Keatas tidak berpucuk, kebawah tidak berakar. Ditengah ditarik kumbang padi, Padi ditanam ilalang tumbuh. Dimana juga mungkirnya disanalah tinggallah sumpah itu.
Seloko “Keatas tidak berpucuk, kebawah tidak berakar. Ditengah ditarik kumbang padi, Padi ditanam ilalang tumbuh. Dimana juga mungkirnya disanalah tinggallah sumpah” atau “pepat diluar, rencong didalam” juga dikenal ditengah masyarakat. Hukuman ini disebut “Plali”.
Dalam hukuman “Plali” disebutkan didalam seloko “Bapak pado harimau, Berinduk pada gajah, Berkambing pada kijang, Berayam pada kuawo.
Hukuman ”Plali” kemudian sering juga disebutkan ”hukuman buangan” atau ”hukuman bunian”. ”Sakit dak diurus. Mati dak dikuburkan”. Manusia buangan yang tidak perlu diteladani.
Namun Kutukan Datuk Paduko Berhalo lebih berat daripada hukuman Plali atau ”hukuman buangan” atau ”hukum bunian”.
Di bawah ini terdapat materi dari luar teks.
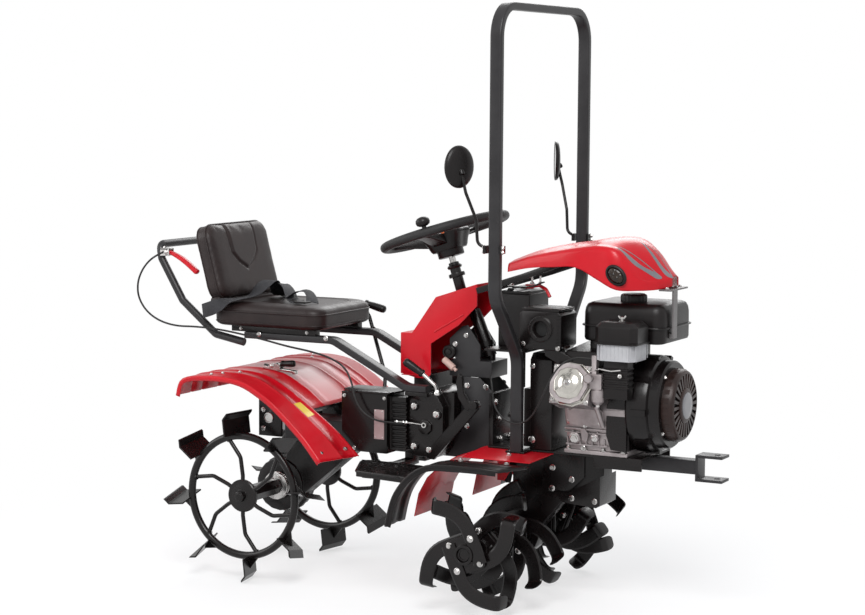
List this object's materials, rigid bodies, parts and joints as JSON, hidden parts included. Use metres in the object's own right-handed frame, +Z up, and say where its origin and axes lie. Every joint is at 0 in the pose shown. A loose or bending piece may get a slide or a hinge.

Kutukan Datuk Paduko Berhalo ditujukan kepada Rajo Jambi. Yang memegang amanah ”alam sekato Rajo. Negeri Sekato batin”.
Sedangkan kesalahan dan hukuman seperti hukuman Plali atau ”hukuman buangan” atau ”hukum bunian ditujukan kepada rakyat Jambi. Yang melanggar pantang larang adat yang telah diatur.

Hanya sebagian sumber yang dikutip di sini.